Ahhh, at last some food… We were served a half of an Epi-loaf, which is my favorite type of bread. It’s shaped to resemble a shaft of wheat and is formed in a series of small hand sized crusty baguettes that can be broken off easily. It was served with a few chunks of sweet creamy butter and a little bowl of grey sea salt to sprinkle with.
Cucumbers with Chile Salt and Lime (4) was Mr. K’s favorite dish. A brilliant fresh combination of clean flavors. Yes it sounds out of place, but I had seen it on the bar menu earlier and they agreed to serve it along with our dinner – I’m so glad they were flexible.
Fried White Bait with Herb Mayonnaise (11) really were what can be considered to be bait – small smelt (sans heads and innards) including bones, fins and all. They were lightly coated with flour and fried crispy but were flaky and tender inside. We observed a few moments of silence while we relished the fresh from the fryer morsels… They were garnished with delicate tendrils of crisp fried greens that looked like rosemary but weren’t – marine shrubbery perhaps? I’m not sure we were able to finish the whole plate before other stuff started arriving and by that time, we were ready to begin the meal.

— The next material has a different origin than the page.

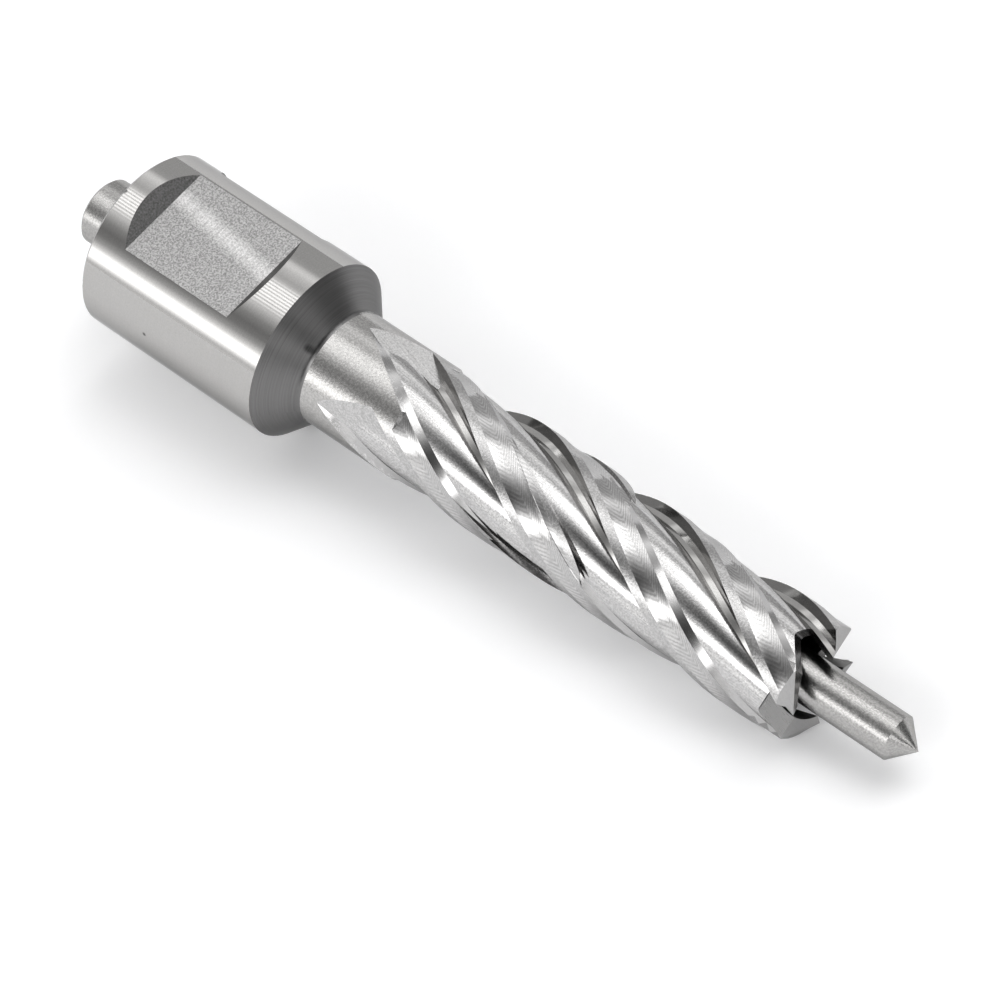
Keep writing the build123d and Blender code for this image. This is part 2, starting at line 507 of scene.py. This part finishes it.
def body_normal(region, point, face_normal, corner_normal):
    """Normal of the exact surface at a corner, or the mesh's own where no rule gives it."""
    if region in ("shank", "neck", "margin"):
        exact = [round_normal(point)]
    else:
        exact = [normal for name, normal in flute_normals(point) if name == region]
    nearest = max(exact, key=corner_normal.dot, default=corner_normal)
    return nearest if nearest.dot(corner_normal) > corner_likeness else corner_normal


def pin_region(center, normal):
    """The pin has one finish."""
    return "pin"


def pin_normal(region, point, face_normal, corner_normal):
    """Round on the pin's length and head, flat on its ends, and the mesh's own on its point."""
    if abs(face_normal.x) < 0.05:
        return round_normal(point)
    return face_normal.copy() if abs(face_normal.x) > 0.99 else corner_normal


def dressed(node, finishes, region_of, exact_normal):
    """Visible piece: a new mesh of a CAD node's triangles with each shared corner made once, a
    finish for each face and the exact surfaces' normals. The node itself is left alone."""
    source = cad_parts[node].data
    number, faces, normals = {}, [], []
    for face in source.polygons:
        points = [tuple(source.vertices[i].co) for i in face.vertices]
        corners = [number.setdefault(point, len(number)) for point in points]
        if len(set(corners)) == len(corners):
            faces.append(corners)
            normals += [source.corner_normals[i].vector.copy() for i in face.loop_indices]
    mesh = bpy.data.meshes.new(node + "_finish")
    mesh.from_pydata(list(number), [], faces)
    mesh.update()
    for material in finishes.values():
        mesh.materials.append(material)
    names = list(finishes)
    places = [vertex.co / mm for vertex in mesh.vertices]
    for face in mesh.polygons:
        center = sum((places[i] for i in face.vertices), Vector()) / len(face.vertices)
        region = region_of(center, face.normal)
        face.material_index = names.index(region)
        face.use_smooth = True
        for loop, i in zip(face.loop_indices, face.vertices):
            normals[loop] = exact_normal(region, places[i], face.normal, normals[loop])
    mesh.normals_split_custom_set([tuple(normal) for normal in normals])
    return add_to_scene(node + "_finish", mesh)


body = dressed("cutter_body", body_finishes, body_region, body_normal)
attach(body, "cutter")
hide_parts("cutter_body")

pin = dressed("pilot_pin", pin_finishes, pin_region, pin_normal)
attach(pin, "pin")
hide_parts("pilot_pin")


def table():
    """White table under the cutter, tilted as the cutter rests on it."""
    tilt = math.radians(table_tilt)
    up = Vector((-math.sin(tilt), 0, 0)) + around(0, 1, table_up_angle) * math.cos(tilt)
    rim = around(0.0, shank_radius * mm, table_up_angle + 180)
    along = (Vector((1, 0, 0)) - up * up.x).normalized()
    side = up.cross(along)
    corners = [
        tuple(rim + (along * a + side * b) * table_reach)
        for a, b in ((-1, -1), (1, -1), (1, 1), (-1, 1))
    ]
    mesh = bpy.data.meshes.new("table")
    mesh.from_pydata(corners, [], [(0, 1, 2, 3)])
    piece = add_to_scene("table", mesh)
    material, tree, shader = new_material("table_white")
    fill(shader, {
        "Base Color": table_color,
        "Roughness": 1.0,
        "Specular IOR Level": 0.0,
        "Emission Color": table_glow,
        "Emission Strength": table_glow_strength,
    })
    mesh.materials.append(material)


table()


def studio():
    """Room light: a soft panel overhead, a striped panel beside it, a low panel at the right and a
    darker side at the camera and towards the teeth, all as bands round the axis of the cutter."""
    world = bpy.data.worlds.new("studio")
    bpy.context.scene.world = world
    world.use_nodes = True
    tree = world.node_tree
    direction = make(tree, "ShaderNodeTexCoord", out="Generated")

    def along(axis):
        sockets = {0: direction, 1: tuple(axis)}
        return make(tree, "ShaderNodeVectorMath", {"operation": "DOT_PRODUCT"}, sockets, out=1)

    def rise(change):
        directions, amount = change
        return forward.within(*directions) * amount

    forward = along((1, 0, 0))
    to_camera = along(around(0, 1, camera_side_angle))
    to_side = along(around(0, 1, camera_side_angle + 90))
    half_angle = to_side.math("ARCTAN2", to_camera) * (90 / math.pi)
    band = half_angle + (forward - slant_start).math("MINIMUM", slant_most) * band_slant
    brightest = max(light for angle, light in room_bands)
    stops = [((angle + 90) / 180, light / brightest) for angle, light in room_bands]
    level = (band / 180.0 + 0.5).ramp(*stops)
    stripes = (band * (2 * math.pi / stripe_width)).math("SINE") * stripe_depth
    striped = band.within(*stripes_begin) * (1.0 - band.within(*stripes_end))
    level = level * (1.0 + stripes * striped) * (brightest * room_level)
    level = level ** (1.0 + rise(contrast_rise))
    level = level * (1.0 - rise(dark_rise) + rise(tip_light_rise))
    fill(tree.nodes["Background"], {"Color": level, "Strength": 1.0})


studio()


def overhead_lamp():
    """Soft lamp from above and behind, which lights the table and draws the cutter's shadow."""
    data = bpy.data.lights.new("overhead_lamp", "SUN")
    data.energy = lamp_strength
    data.angle = math.radians(lamp_spread)
    lamp = add_to_scene("overhead_lamp", data)
    lamp.visible_glossy = False
    toward = around(0, 1, table_up_angle + lamp_lean)
    lamp.rotation_euler = toward.to_track_quat("Z", "Y").to_euler()


overhead_lamp()


def photo_camera():
    """Camera at the place and angle of the photograph."""
    data = bpy.data.cameras.new("photo_camera")
    data.lens = camera_lens
    data.sensor_width = sensor_width
    # Metres
    data.clip_start = 0.01
    data.clip_end = 20.0
    camera = add_to_scene("photo_camera", data)
    back = camera_right.cross(camera_up)
    turn = Matrix((camera_right, camera_up, back)).transposed().to_4x4()
    camera.matrix_world = Matrix.Translation(camera_place * mm) @ turn
    bpy.context.scene.camera = camera


photo_camera()
bpy.context.scene.view_settings.view_transform = "Standard"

New Potato Salad (9) with rapini, egg and anchovy was especially interesting because it looked like regular vegetable salad. We enjoyed the simple clean flavors, the deconstructed format and the inclusion of the chewy bitter greens.
The grilled meat dishes were excellent. Here is the Grilled local white sea bass with roasted eggplant and onion salad (25), it was topped with a minty yogurt sauce that was cool and added a deliciously tart and creamy element to the dish.
Look at how gorgeously juicy and flaky the flesh is.
We were very cozy with our neighbors and therefore able to see that the portions were not huge, so we shared two orders of the Grilled Chicken with potato gratin, corn and sage (22). One plate came with a leg and a healthy portion of breast meat. The rich creamy gratin was inhaled immediately and the corn salad was exuberantly crisp and bright tasting.
The other plate had a wing drummette, a thigh and slices of breast. There were crisp fried sage leaves garnishing the dish that were light and delicate with a resinous and addictive crunch. Mank dragged his finger through the sauce and thoughtfully mused that this is the kind of dish you could only dream of making at home. Hello Mank, did I not have one of the best home cooked chicken dinners ever at your house?
Polenta and ricotta torta with roasted escarole, green beans and tomato (18). This was also full of bright fresh flavors, the perfectly charred tomatoes and roasted escarole were the most memorable items on the plate. I remember thinking that the polenta was dry until I dug in a bit further and got to the creamy ricotta.
Of the three entrees, this was my least favorite and I was glad to be sharing it between four people… it was fine as a side dish to the other main courses.
Moscato d’Asti granita with blackberries and semolina cookies (8.5) was my favorite dessert. The ice was shaved into delicate shards that were almost creamy in texture. I don’t know how they achieved this fantastically light texture but it was delightful and refreshing.
There were some tart blackberries swimming around in the intense grape-y syrup on the bottom that made the best slushee I have ever had in my life.
Nectarine tart with vanilla bean cream (9). We got this after we watched the couple next to us swoon over the thin buttery crust. The crust was the best part. It was one of those old lady desserts that I haven’t quite developed a taste for yet…
I like the dine together with strangers aspect, the close proximity invites chatting with your neighbors and you can better check out each others food. It’s funny how much information we know about this restaurant. Take for instance the chairs, they were purchased from a church on an ebay auction. The long 30-foot redwood tables bordering the dining room are built from a tree blown down in a storm. And the stone fireplace was constructed of imported limestone by a French stonemason, hailing from a line of them dating back to the Crusades (I got this last tidbit from a NYT article about this place, it’s gotten quite a bit of media buzz).